Tyson is making great strides in bringing science to the masses. While flipping channels the other day, I found him on “The Universe,” “Nova Now,” and something random I didn’t recognize and flipped over (I’m a bad human sometimes). He’s out there.

Phil, Fraser, and (to a lesser degree) I are all over the Internet and Phil periodically is on TV. We are the next generation I hope.

And somehow, those of us out bringing science to the public, have to build a bridge between mainstream culture and mainstream science. We need to be ambassadors who speak both languages fluently, we need to be hip to the youth and savvy with the science. We need to speak with the staid grey beards of academe and bring to them knowledge of what the main stream culture cares about and teach them how to communicate. And we need to be clear and passionate with both our audiences.

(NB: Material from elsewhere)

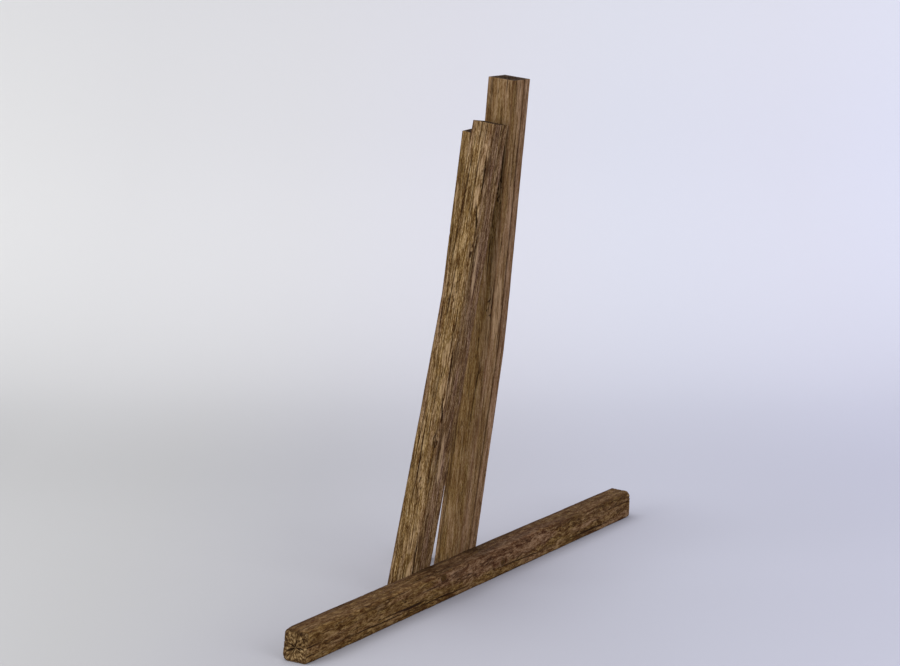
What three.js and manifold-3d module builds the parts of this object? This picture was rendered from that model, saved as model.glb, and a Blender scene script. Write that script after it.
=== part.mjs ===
// A training dummy of weathered square timbers, as a three.js scene graph.
// Three leaning posts stand on their sawn feet behind a ground beam. The tall post and the front post
// cross over the beam and meet side by side at their heads, and the rear post props them from behind.
// Units are millimetres. +X runs along the ground beam, +Y to the back, +Z up, and the floor is Z = 0.
import * as THREE from "three";
import { mergeVertices, toCreasedNormals } from "three/addons/utils/BufferGeometryUtils.js";
import Module from "manifold-3d";

const wasm = await Module();
wasm.setup();

// Driving dimensions ----------------------------------------------------------------------------
const BEAM_LENGTH = 2379; // between the middles of its two ends
const BEAM_DEPTH = 100;
const BEAM_NEAR_HEIGHT = 105;
const BEAM_FAR_HEIGHT = 108;
const BEAM_ARRIS = 4; // worn corner along the beam
// The saw cuts run out of square. These are the X gained per mm of Y and of Z.
const NEAR_CUT = { perDepth: 0, perHeight: 0.2 };
const FAR_CUT = { perDepth: 0.2, perHeight: 0.08 };
const END_EASE = 2; // worn edge round a sawn end
const CLEARANCE = 0.3; // between touching pieces

// Each post's centre line runs foot, knee, top. A weathered post bends at its knee. Its foot is cut level, and
// its top is cut square but for topCut: how far the cut rises per mm to the post's right and to its back.
const POSTS = {
  tall: {
    node: "tall_post",
    foot: [5, 123.8, 0],
    knee: [45.6, 1.9, 922],
    top: [6, -124.1, 1924],
    footSide: 112,
    topSide: 112,
    topCut: { perRight: 0, perBack: 0 },
    turn: -2.3, // degrees about the upright
    arris: 3,
  },
  front: {
    node: "front_post",
    foot: [-337.4, 118.2, 0],
    knee: [-214, 3.6, 880],
    top: [-95.1, -104.8, 1763],
    footSide: 108.5,
    topSide: 96.5,
    topCut: { perRight: 0.045, perBack: 0.027 },
    turn: 0,
    arris: 3,
  },
  rear: {
    node: "rear_post",
    foot: [116.9, 379, 0],
    knee: [77.4, 175.3, 850],
    top: [5.6, 5.8, 1721],
    footSide: 94.7,
    topSide: 91.7,
    topCut: { perRight: 0, perBack: 0 },
    turn: -0.6,
    arris: 3,
  },
};
const BEND = 130; // half the height over which a knee curves
const RING_STEP = 130; // height between a post's sections

// Coach screws: a hexagon head and a washer on the outer face of one post, biting into the next timber.
const SHANK_RADIUS = 5;
const TIP_LENGTH = 9;
const HEAD_ACROSS_FLATS = 17;
const HEAD_HEIGHT = 7;
const WASHER_RADIUS = 15;
const WASHER_THICKNESS = 2.5;
const BORE_RADIUS = SHANK_RADIUS + CLEARANCE;
const ROUND_SIDES = 24;

// height is where the screw's axis meets the post's face, and across is its distance from the face's middle.
const FIXINGS = [
  { name: "tall_foot_low", post: "tall", into: "beam", face: "back", height: 52, across: -26, shank: 180 },
  { name: "tall_foot_high", post: "tall", into: "beam", face: "back", height: 88, across: 26, shank: 180 },
  { name: "front_foot_low", post: "front", into: "beam", face: "back", height: 52, across: -26, shank: 175 },
  { name: "front_foot_high", post: "front", into: "beam", face: "back", height: 88, across: 26, shank: 175 },
  { name: "head_side_low", post: "tall", into: "front", face: "right", height: 1668, across: -20, shank: 180 },
  { name: "head_side_high", post: "tall", into: "front", face: "right", height: 1716, across: 18, shank: 180 },
  { name: "head_rear_low", post: "rear", into: "tall", face: "back", height: 1586, across: -16, shank: 160 },
  { name: "head_rear_high", post: "rear", into: "tall", face: "back", height: 1652, across: 14, shank: 160 },
];

// Materials -------------------------------------------------------------------------------------
function standardMaterial(name, color, roughness, metalness) {
  return new THREE.MeshStandardMaterial({ name, color, roughness, metalness });
}

const MATERIALS = {
  beam: standardMaterial("beam_timber", 0x5b4634, 0.9, 0),
  tall: standardMaterial("tall_timber", 0x6a5237, 0.85, 0),
  front: standardMaterial("front_timber", 0x7a6140, 0.85, 0),
  rear: standardMaterial("rear_timber", 0x6b5438, 0.85, 0),
  steel: standardMaterial("fixing_steel", 0x77736c, 0.55, 0.9),
};

// Solids ----------------------------------------------------------------------------------------
function toSolid(geometry) {
  const bare = geometry.clone();
  bare.deleteAttribute("normal");
  bare.deleteAttribute("uv");
  const merged = mergeVertices(bare, 1e-4);
  return new wasm.Manifold(
    new wasm.Mesh({
      numProp: 3,
      vertProperties: new Float32Array(merged.attributes.position.array),
      triVerts: new Uint32Array(merged.index.array),
    }),
  );
}

function toGeometry(solid) {
  const mesh = solid.getMesh();
  const geometry = new THREE.BufferGeometry();
  geometry.setAttribute("position", new THREE.BufferAttribute(mesh.vertProperties, 3));
  geometry.setIndex(new THREE.BufferAttribute(mesh.triVerts, 1));
  return toCreasedNormals(geometry, THREE.MathUtils.degToRad(30));
}

// A closed skin over a row of equal rings, each a list of points in the same turning order.
function loft(rings) {
  const sides = rings[0].length;
  const points = rings.flat();
  const faces = [];
  for (let ring = 0; ring + 1 < rings.length; ring += 1) {
    for (let side = 0; side < sides; side += 1) {
      const next = (side + 1) % sides;
      const near = ring * sides;
      const far = near + sides;
      faces.push(near + side, near + next, far + next);
      faces.push(near + side, far + next, far + side);
    }
  }
  const last = (rings.length - 1) * sides;
  for (let side = 1; side + 1 < sides; side += 1) {
    faces.push(0, side + 1, side);
    faces.push(last, last + side, last + side + 1);
  }
  const geometry = new THREE.BufferGeometry().setFromPoints(points);
  geometry.setIndex(faces);
  return geometry;
}

// The corners of a width by height section with cut arrises, turning from +u to +v.
function worked(width, height, arris) {
  const u = width / 2;
  const v = height / 2;
  return [
    [u, arris - v],
    [u, v - arris],
    [u - arris, v],
    [arris - u, v],
    [-u, v - arris],
    [-u, arris - v],
    [arris - u, -v],
    [u - arris, -v],
  ];
}

// Posts -----------------------------------------------------------------------------------------
// The centre line at a height: two straight legs, joined by a parabola over the knee.
function centreAt(post, height) {
  const foot = new THREE.Vector3(...post.foot);
  const knee = new THREE.Vector3(...post.knee);
  const top = new THREE.Vector3(...post.top);
  const lower = knee.clone().sub(foot).divideScalar(knee.z - foot.z);
  const upper = top.clone().sub(knee).divideScalar(top.z - knee.z);
  const above = height - knee.z;
  const leg = above < 0 ? lower : upper;
  const centre = knee.clone().addScaledVector(leg, above);
  if (Math.abs(above) < BEND) {
    const rise = (BEND - Math.abs(above)) ** 2 / (4 * BEND);
    centre.addScaledVector(upper.clone().sub(lower), rise);
  }
  return centre;
}

// The section at a height: its centre, its own right, back and along directions, and its side.
function sectionAt(post, height) {
  const reach = 1;
  const centre = centreAt(post, height);
  const along = centreAt(post, height + reach)
    .sub(centreAt(post, height - reach))
    .normalize();
  const turn = THREE.MathUtils.degToRad(post.turn);
  const right = new THREE.Vector3(Math.cos(turn), Math.sin(turn), 0);
  right.addScaledVector(along, -right.dot(along)).normalize();
  const back = new THREE.Vector3().crossVectors(along, right);
  const side = THREE.MathUtils.lerp(post.footSide, post.topSide, height / post.top[2]);
  return { centre, right, back, along, side };
}

// A ring of the section. A level ring is cut by the horizontal plane, and any other by the top's saw cut.
function postRing(post, height, inset, level) {
  const { centre, right, back, along, side } = sectionAt(post, height);
  const { perRight, perBack } = post.topCut;
  const width = side - 2 * inset;
  return worked(width, width, post.arris).map(([u, v]) => {
    const point = centre.clone().addScaledVector(right, u).addScaledVector(back, v);
    const rise = level ? (height - point.z) / along.z : perRight * u + perBack * v;
    return point.addScaledVector(along, rise);
  });
}

function postGeometry(post) {
  const topHeight = post.top[2];
  const lastLevel = topHeight - post.topSide / 2;
  const steps = Math.ceil(lastLevel / RING_STEP);
  const rings = [postRing(post, 0, END_EASE, true)];
  for (let step = 0; step <= steps; step += 1) {
    const height = THREE.MathUtils.lerp(END_EASE, lastLevel, step / steps);
    rings.push(postRing(post, height, 0, true));
  }
  const ease = END_EASE * sectionAt(post, topHeight - END_EASE).along.z;
  rings.push(postRing(post, topHeight - ease, 0, false));
  rings.push(postRing(post, topHeight, END_EASE, false));
  return loft(rings);
}

// Ground beam -----------------------------------------------------------------------------------
function beamGeometry() {
  const half = BEAM_LENGTH / 2;
  const stations = [
    { x: -half, inset: END_EASE, cut: NEAR_CUT },
    { x: -half + END_EASE, inset: 0, cut: NEAR_CUT },
    { x: half - END_EASE, inset: 0, cut: FAR_CUT },
    { x: half, inset: END_EASE, cut: FAR_CUT },
  ];
  return loft(
    stations.map(({ x, inset, cut }) => {
      const height = THREE.MathUtils.lerp(BEAM_NEAR_HEIGHT, BEAM_FAR_HEIGHT, x / BEAM_LENGTH + 0.5);
      return worked(BEAM_DEPTH - 2 * inset, height - 2 * inset, BEAM_ARRIS).map(
        ([y, z]) => new THREE.Vector3(x + cut.perDepth * y + cut.perHeight * z, y, z + height / 2),
      );
    }),
  );
}

// Fixings ---------------------------------------------------------------------------------------
// A frame on a post's face, with its Z axis pointing out of the wood.
function facePlacement({ post, face, height, across }) {
  const { centre, right, back, along, side } = sectionAt(POSTS[post], height);
  const outward = face === "back" ? back : right;
  const sideways = face === "back" ? right : back;
  const origin = centre.addScaledVector(outward, side / 2).addScaledVector(sideways, across);
  const level = new THREE.Vector3().crossVectors(outward, along);
  return new THREE.Matrix4().makeBasis(along, level, outward).setPosition(origin);
}

function boreSolid(fixing) {
  const outside = WASHER_RADIUS;
  const length = fixing.shank + outside + CLEARANCE;
  const bore = new THREE.CylinderGeometry(BORE_RADIUS, BORE_RADIUS, length, ROUND_SIDES);
  bore.rotateX(Math.PI / 2);
  bore.translate(0, 0, outside - length / 2);
  return toSolid(bore.applyMatrix4(facePlacement(fixing)));
}

function screwGeometry(shank) {
  const underHead = 2 * CLEARANCE + WASHER_THICKNESS;
  const profile = [
    [0, underHead - shank],
    [SHANK_RADIUS * 0.35, underHead - shank + 1],
    [SHANK_RADIUS, underHead - shank + TIP_LENGTH],
    [SHANK_RADIUS, underHead + 1],
    [0, underHead + 1],
  ].map(([r, y]) => new THREE.Vector2(r, y));
  const shankGeometry = new THREE.LatheGeometry(profile, ROUND_SIDES).rotateX(Math.PI / 2);
  const corner = HEAD_ACROSS_FLATS / Math.sqrt(3);
  const crownHeight = 1.5;
  const flats = new THREE.CylinderGeometry(corner, corner, HEAD_HEIGHT - crownHeight, 6);
  flats.rotateX(Math.PI / 2).translate(0, 0, underHead + (HEAD_HEIGHT - crownHeight) / 2);
  const crown = new THREE.CylinderGeometry(corner * 0.8, corner, crownHeight, 6);
  crown.rotateX(Math.PI / 2).translate(0, 0, underHead + HEAD_HEIGHT - crownHeight / 2);
  return toGeometry(toSolid(shankGeometry).add(toSolid(flats)).add(toSolid(crown)));
}

function washerGeometry() {
  const inner = BORE_RADIUS;
  const low = CLEARANCE;
  const high = CLEARANCE + WASHER_THICKNESS;
  const profile = [
    [inner, low],
    [WASHER_RADIUS, low],
    [WASHER_RADIUS, high],
    [inner, high],
    [inner, low],
  ].map(([r, y]) => new THREE.Vector2(r, y));
  return new THREE.LatheGeometry(profile, ROUND_SIDES).rotateX(Math.PI / 2);
}

// Assembly --------------------------------------------------------------------------------------
function addMesh(group, name, geometry, material, matrix) {
  const mesh = new THREE.Mesh(geometry, material);
  mesh.name = name;
  if (matrix) mesh.applyMatrix4(matrix);
  group.add(mesh);
}

// The timber with the bores of every screw that passes into it.
function boredTimber(key, geometry) {
  const screws = FIXINGS.filter(({ post, into }) => post === key || into === key);
  return screws.reduce((solid, fixing) => solid.subtract(boreSolid(fixing)), toSolid(geometry));
}

function buildDummy() {
  const dummy = new THREE.Group();
  dummy.name = "timber_dummy";
  addMesh(dummy, "ground_beam", toGeometry(boredTimber("beam", beamGeometry())), MATERIALS.beam);
  for (const [key, post] of Object.entries(POSTS)) {
    addMesh(dummy, post.node, toGeometry(boredTimber(key, postGeometry(post))), MATERIALS[key]);
  }
  for (const fixing of FIXINGS) {
    const placement = facePlacement(fixing);
    addMesh(dummy, `screw_${fixing.name}`, screwGeometry(fixing.shank), MATERIALS.steel, placement);
    addMesh(dummy, `washer_${fixing.name}`, washerGeometry(), MATERIALS.steel, placement);
  }
  return dummy;
}

export default buildDummy();
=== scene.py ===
"""A training dummy of weathered square timbers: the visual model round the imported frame, in metres."""

import math
from dataclasses import dataclass, field, replace
from functools import partial
from itertools import product

import bpy
import numpy as np
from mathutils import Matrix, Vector


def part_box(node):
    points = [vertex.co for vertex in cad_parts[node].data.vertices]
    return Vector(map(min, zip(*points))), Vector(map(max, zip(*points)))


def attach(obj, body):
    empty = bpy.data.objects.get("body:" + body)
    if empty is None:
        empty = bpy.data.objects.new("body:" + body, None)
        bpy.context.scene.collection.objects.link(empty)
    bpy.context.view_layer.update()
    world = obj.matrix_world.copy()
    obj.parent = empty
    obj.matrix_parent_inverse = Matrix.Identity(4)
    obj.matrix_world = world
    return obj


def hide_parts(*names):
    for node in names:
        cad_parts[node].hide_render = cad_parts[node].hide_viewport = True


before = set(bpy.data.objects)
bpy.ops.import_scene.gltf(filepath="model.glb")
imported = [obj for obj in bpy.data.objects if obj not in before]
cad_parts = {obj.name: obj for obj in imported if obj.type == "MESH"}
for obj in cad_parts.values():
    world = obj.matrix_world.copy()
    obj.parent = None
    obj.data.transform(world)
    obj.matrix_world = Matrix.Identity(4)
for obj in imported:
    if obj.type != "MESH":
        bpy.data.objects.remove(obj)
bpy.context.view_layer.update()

# The camera's place is in the frame of the ground beam.
CAMERA_AT = (-6.467, -3.918, 2.172)
CAMERA_AZIMUTH = -57.95  # degrees: 0 looks along +Y, 90 along -X
CAMERA_PITCH = 9.10  # degrees below the horizon
CAMERA_LENS = 80.75
SENSOR_WIDTH = 36.0
HEADING = math.radians(CAMERA_AZIMUTH)
AHEAD = Vector((-math.sin(HEADING), math.cos(HEADING), 0.0))  # level, away from the camera
RIGHT = Vector((AHEAD.y, -AHEAD.x, 0.0))


# == Repeatable noise ==
OCTAVE_STEP = 2.03  # how much finer each octave is
OCTAVE_SEED_STEP = 17
TABLE_SIZE = 4096
CELL_FACTORS = (374761393, 668265263, 2246822519)
SEED_FACTOR = 2654435
MIX_FACTOR = 1274126177
LARGEST = 4294967295  # of a 32-bit whole number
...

I think we live in a time when science is at a cultural turning point. The Myth Busters, Skeptacality, and even CSI have made it cool to question. If we can keep that going, and use skeptical thought as our crow bar to open up minds, I think we will be able to make a positive change. We need to use the power of observation, and the fun of forensics, and the excitement of experiments to get people to become citizen scientists. We can do this.

The way to get the public into science is not to teach them lunar phases and the reasons for the seasons. The way to get the public into science is to get them noticing the crescent moon at noon and to get them asking, “How did that get there?” and to get them trying to logic it out and search for the answers for fun.

Looking, asking, exploring, answering, empowering and impassioning. These are the verbs of science. Let these be the words to guide us as we look to be clear in our communications of science to the folks living in a mainstream culture.